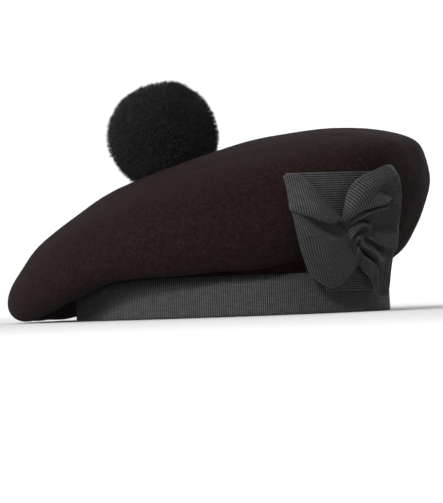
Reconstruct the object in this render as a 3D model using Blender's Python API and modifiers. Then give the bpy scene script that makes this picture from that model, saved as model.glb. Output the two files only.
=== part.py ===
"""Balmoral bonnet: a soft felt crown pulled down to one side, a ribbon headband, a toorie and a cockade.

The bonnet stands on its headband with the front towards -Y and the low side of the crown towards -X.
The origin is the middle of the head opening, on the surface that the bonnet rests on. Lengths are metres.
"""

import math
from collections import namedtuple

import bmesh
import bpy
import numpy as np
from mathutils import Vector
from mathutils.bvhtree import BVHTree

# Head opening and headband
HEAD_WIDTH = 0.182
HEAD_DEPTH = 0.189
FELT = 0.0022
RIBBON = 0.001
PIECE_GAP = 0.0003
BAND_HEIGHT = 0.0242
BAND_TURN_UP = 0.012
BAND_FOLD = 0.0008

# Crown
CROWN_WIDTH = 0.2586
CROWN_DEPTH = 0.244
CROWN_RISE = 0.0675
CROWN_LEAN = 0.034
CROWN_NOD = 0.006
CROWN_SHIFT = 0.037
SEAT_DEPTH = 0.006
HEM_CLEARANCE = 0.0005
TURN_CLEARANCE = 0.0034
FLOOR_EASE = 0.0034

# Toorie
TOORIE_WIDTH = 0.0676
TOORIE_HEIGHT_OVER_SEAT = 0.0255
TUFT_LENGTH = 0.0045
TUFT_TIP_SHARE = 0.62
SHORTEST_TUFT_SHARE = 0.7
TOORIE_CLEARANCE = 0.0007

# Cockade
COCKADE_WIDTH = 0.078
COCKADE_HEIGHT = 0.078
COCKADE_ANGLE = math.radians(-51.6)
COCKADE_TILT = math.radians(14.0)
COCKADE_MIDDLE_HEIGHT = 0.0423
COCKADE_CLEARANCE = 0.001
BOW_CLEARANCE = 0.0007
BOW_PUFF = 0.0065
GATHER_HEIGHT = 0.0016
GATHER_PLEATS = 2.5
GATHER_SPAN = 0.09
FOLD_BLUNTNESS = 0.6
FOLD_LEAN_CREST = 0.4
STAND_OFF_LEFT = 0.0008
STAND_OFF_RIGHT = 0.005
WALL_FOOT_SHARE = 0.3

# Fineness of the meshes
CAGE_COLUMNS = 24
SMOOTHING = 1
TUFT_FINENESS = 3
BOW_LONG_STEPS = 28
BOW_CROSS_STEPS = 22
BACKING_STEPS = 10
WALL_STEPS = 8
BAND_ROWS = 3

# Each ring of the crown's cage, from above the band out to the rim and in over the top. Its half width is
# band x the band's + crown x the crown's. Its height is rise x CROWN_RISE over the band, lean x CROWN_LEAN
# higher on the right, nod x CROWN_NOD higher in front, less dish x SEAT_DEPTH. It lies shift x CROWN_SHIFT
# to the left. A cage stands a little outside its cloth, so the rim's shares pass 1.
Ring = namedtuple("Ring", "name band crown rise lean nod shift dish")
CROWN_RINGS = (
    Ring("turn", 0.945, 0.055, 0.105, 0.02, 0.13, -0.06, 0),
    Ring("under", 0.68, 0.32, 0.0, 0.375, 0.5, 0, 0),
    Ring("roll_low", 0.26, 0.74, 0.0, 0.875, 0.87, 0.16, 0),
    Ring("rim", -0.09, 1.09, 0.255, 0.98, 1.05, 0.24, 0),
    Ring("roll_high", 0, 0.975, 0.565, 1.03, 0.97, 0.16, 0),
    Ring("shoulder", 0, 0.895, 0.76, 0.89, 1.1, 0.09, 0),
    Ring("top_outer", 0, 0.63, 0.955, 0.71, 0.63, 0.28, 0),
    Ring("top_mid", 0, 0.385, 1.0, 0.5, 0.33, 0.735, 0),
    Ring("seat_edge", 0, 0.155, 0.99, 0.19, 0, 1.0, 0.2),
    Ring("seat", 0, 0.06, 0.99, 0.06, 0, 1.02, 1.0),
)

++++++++

=== Written request ===
Output all of the material exactly as written.

=== Response to this task ===
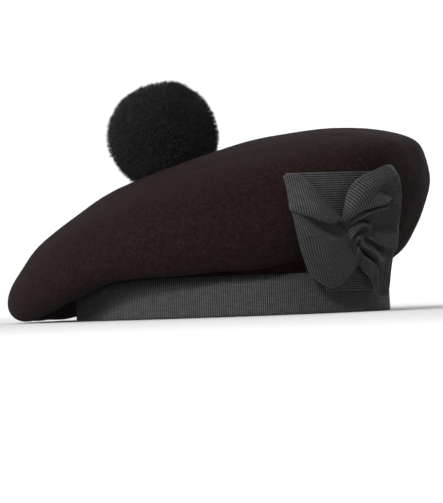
Reconstruct the object in this render as a 3D model using Blender's Python API and modifiers. Then give the bpy scene script that makes this picture from that model, saved as model.glb. Output the two files only.
=== part.py ===
"""Balmoral bonnet: a soft felt crown pulled down to one side, a ribbon headband, a toorie and a cockade.

The bonnet stands on its headband with the front towards -Y and the low side of the crown towards -X.
The origin is the middle of the head opening, on the surface that the bonnet rests on. Lengths are metres.
"""

import math
from collections import namedtuple

import bmesh
import bpy
import numpy as np
from mathutils import Vector
from mathutils.bvhtree import BVHTree

# Head opening and headband
HEAD_WIDTH = 0.182
HEAD_DEPTH = 0.189
FELT = 0.0022
RIBBON = 0.001
PIECE_GAP = 0.0003
BAND_HEIGHT = 0.0242
BAND_TURN_UP = 0.012
BAND_FOLD = 0.0008

# Crown
CROWN_WIDTH = 0.2586
CROWN_DEPTH = 0.244
CROWN_RISE = 0.0675
CROWN_LEAN = 0.034
CROWN_NOD = 0.006
CROWN_SHIFT = 0.037
SEAT_DEPTH = 0.006
HEM_CLEARANCE = 0.0005
TURN_CLEARANCE = 0.0034
FLOOR_EASE = 0.0034

# Toorie
TOORIE_WIDTH = 0.0676
TOORIE_HEIGHT_OVER_SEAT = 0.0255
TUFT_LENGTH = 0.0045
TUFT_TIP_SHARE = 0.62
SHORTEST_TUFT_SHARE = 0.7
TOORIE_CLEARANCE = 0.0007

# Cockade
COCKADE_WIDTH = 0.078
COCKADE_HEIGHT = 0.078
COCKADE_ANGLE = math.radians(-51.6)
COCKADE_TILT = math.radians(14.0)
COCKADE_MIDDLE_HEIGHT = 0.0423
COCKADE_CLEARANCE = 0.001
BOW_CLEARANCE = 0.0007
BOW_PUFF = 0.0065
GATHER_HEIGHT = 0.0016
GATHER_PLEATS = 2.5
GATHER_SPAN = 0.09
FOLD_BLUNTNESS = 0.6
FOLD_LEAN_CREST = 0.4
STAND_OFF_LEFT = 0.0008
STAND_OFF_RIGHT = 0.005
WALL_FOOT_SHARE = 0.3

# Fineness of the meshes
CAGE_COLUMNS = 24
SMOOTHING = 1
TUFT_FINENESS = 3
BOW_LONG_STEPS = 28
BOW_CROSS_STEPS = 22
BACKING_STEPS = 10
WALL_STEPS = 8
BAND_ROWS = 3

# Each ring of the crown's cage, from above the band out to the rim and in over the top. Its half width is
# band x the band's + crown x the crown's. Its height is rise x CROWN_RISE over the band, lean x CROWN_LEAN
# higher on the right, nod x CROWN_NOD higher in front, less dish x SEAT_DEPTH. It lies shift x CROWN_SHIFT
# to the left. A cage stands a little outside its cloth, so the rim's shares pass 1.
Ring = namedtuple("Ring", "name band crown rise lean nod shift dish")
CROWN_RINGS = (
    Ring("turn", 0.945, 0.055, 0.105, 0.02, 0.13, -0.06, 0),
    Ring("under", 0.68, 0.32, 0.0, 0.375, 0.5, 0, 0),
    Ring("roll_low", 0.26, 0.74, 0.0, 0.875, 0.87, 0.16, 0),
    Ring("rim", -0.09, 1.09, 0.255, 0.98, 1.05, 0.24, 0),
    Ring("roll_high", 0, 0.975, 0.565, 1.03, 0.97, 0.16, 0),
    Ring("shoulder", 0, 0.895, 0.76, 0.89, 1.1, 0.09, 0),
    Ring("top_outer", 0, 0.63, 0.955, 0.71, 0.63, 0.28, 0),
    Ring("top_mid", 0, 0.385, 1.0, 0.5, 0.33, 0.735, 0),
    Ring("seat_edge", 0, 0.155, 0.99, 0.19, 0, 1.0, 0.2),
    Ring("seat", 0, 0.06, 0.99, 0.06, 0, 1.02, 1.0),
)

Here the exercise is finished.